**Work instructions:**
Exactly as given, repeat all of the entries.
-- Begin Exercise material --
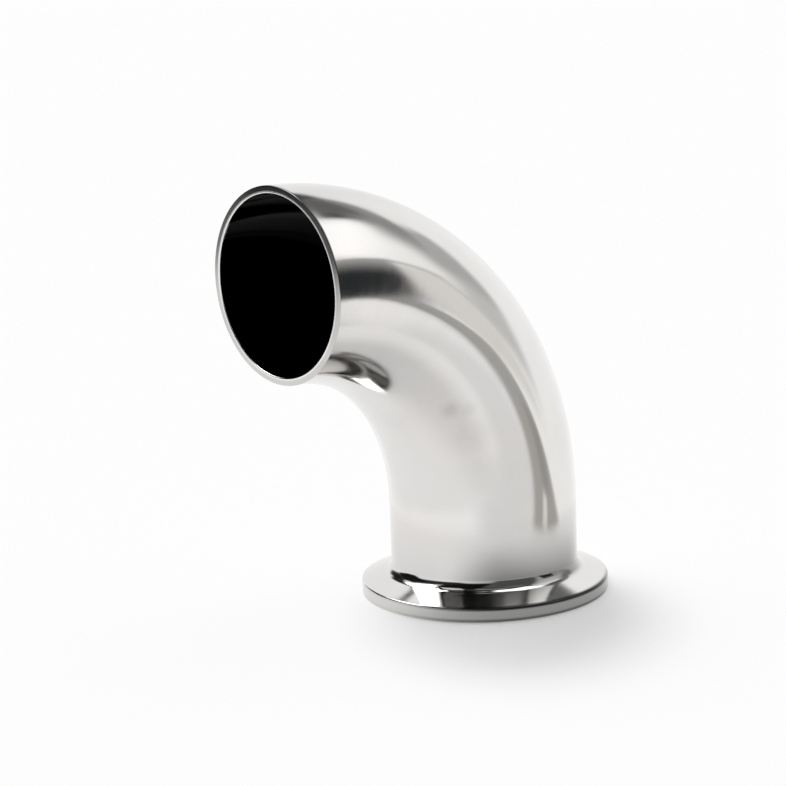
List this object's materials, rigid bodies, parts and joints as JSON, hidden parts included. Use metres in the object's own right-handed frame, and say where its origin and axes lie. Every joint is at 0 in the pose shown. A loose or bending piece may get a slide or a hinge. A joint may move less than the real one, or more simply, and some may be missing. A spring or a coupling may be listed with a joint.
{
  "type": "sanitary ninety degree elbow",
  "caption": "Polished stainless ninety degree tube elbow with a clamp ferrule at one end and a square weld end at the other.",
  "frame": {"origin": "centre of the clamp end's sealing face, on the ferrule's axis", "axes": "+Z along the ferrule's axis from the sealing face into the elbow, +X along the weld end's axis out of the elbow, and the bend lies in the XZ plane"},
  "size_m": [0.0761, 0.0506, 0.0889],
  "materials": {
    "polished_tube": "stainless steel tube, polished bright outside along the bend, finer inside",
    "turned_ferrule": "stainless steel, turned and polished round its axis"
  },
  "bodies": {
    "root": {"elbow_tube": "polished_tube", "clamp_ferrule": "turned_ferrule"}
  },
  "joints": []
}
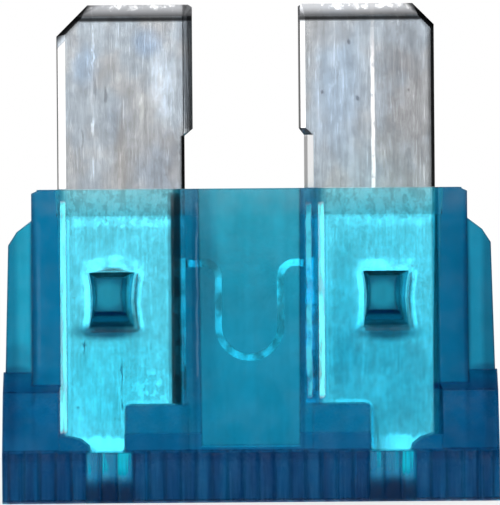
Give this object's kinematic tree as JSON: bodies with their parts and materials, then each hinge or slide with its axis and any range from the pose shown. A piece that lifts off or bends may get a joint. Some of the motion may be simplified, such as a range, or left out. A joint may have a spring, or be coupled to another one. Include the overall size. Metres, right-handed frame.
-- End Exercise material --
**Answer below:**
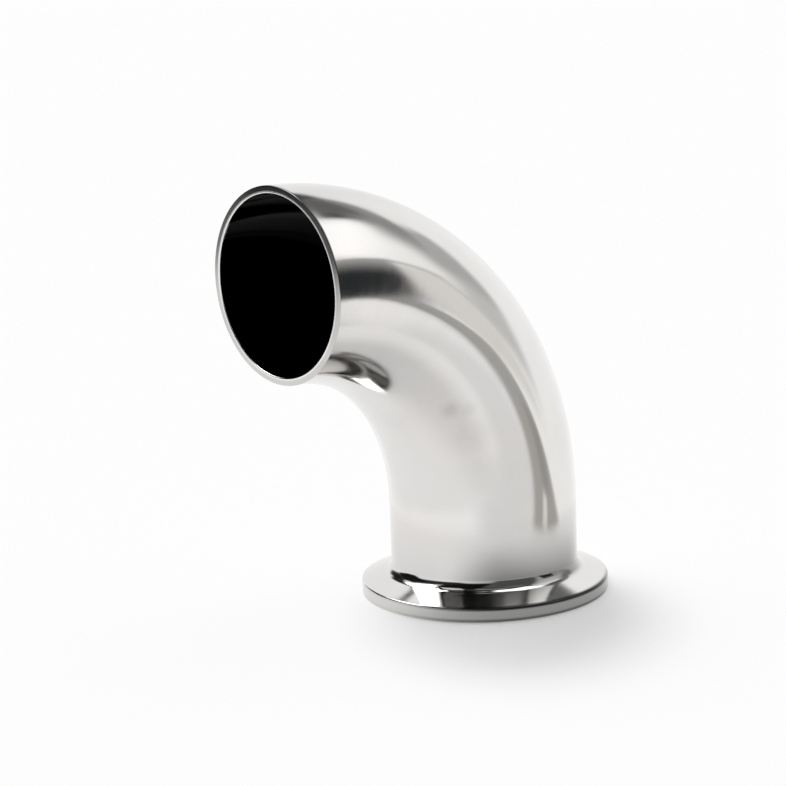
List this object's materials, rigid bodies, parts and joints as JSON, hidden parts included. Use metres in the object's own right-handed frame, and say where its origin and axes lie. Every joint is at 0 in the pose shown. A loose or bending piece may get a slide or a hinge. A joint may move less than the real one, or more simply, and some may be missing. A spring or a coupling may be listed with a joint.
{
  "type": "sanitary ninety degree elbow",
  "caption": "Polished stainless ninety degree tube elbow with a clamp ferrule at one end and a square weld end at the other.",
  "frame": {"origin": "centre of the clamp end's sealing face, on the ferrule's axis", "axes": "+Z along the ferrule's axis from the sealing face into the elbow, +X along the weld end's axis out of the elbow, and the bend lies in the XZ plane"},
  "size_m": [0.0761, 0.0506, 0.0889],
  "materials": {
    "polished_tube": "stainless steel tube, polished bright outside along the bend, finer inside",
    "turned_ferrule": "stainless steel, turned and polished round its axis"
  },
  "bodies": {
    "root": {"elbow_tube": "polished_tube", "clamp_ferrule": "turned_ferrule"}
  },
  "joints": []
}
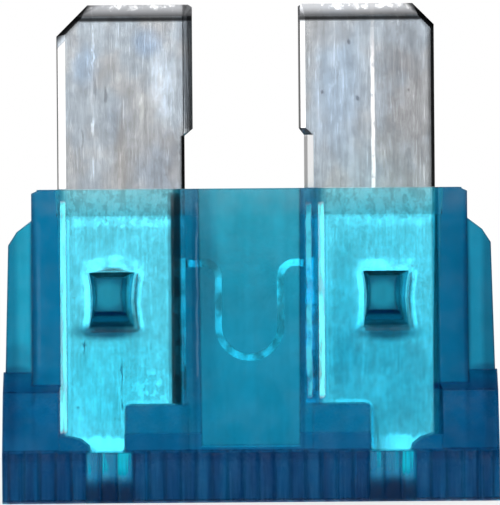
Give this object's kinematic tree as JSON: bodies with their parts and materials, then each hinge or slide with its axis and any range from the pose shown. A piece that lifts off or bends may get a joint. Some of the motion may be simplified, such as a range, or left out. A joint may have a spring, or be coupled to another one. Include the overall size. Metres, right-handed frame.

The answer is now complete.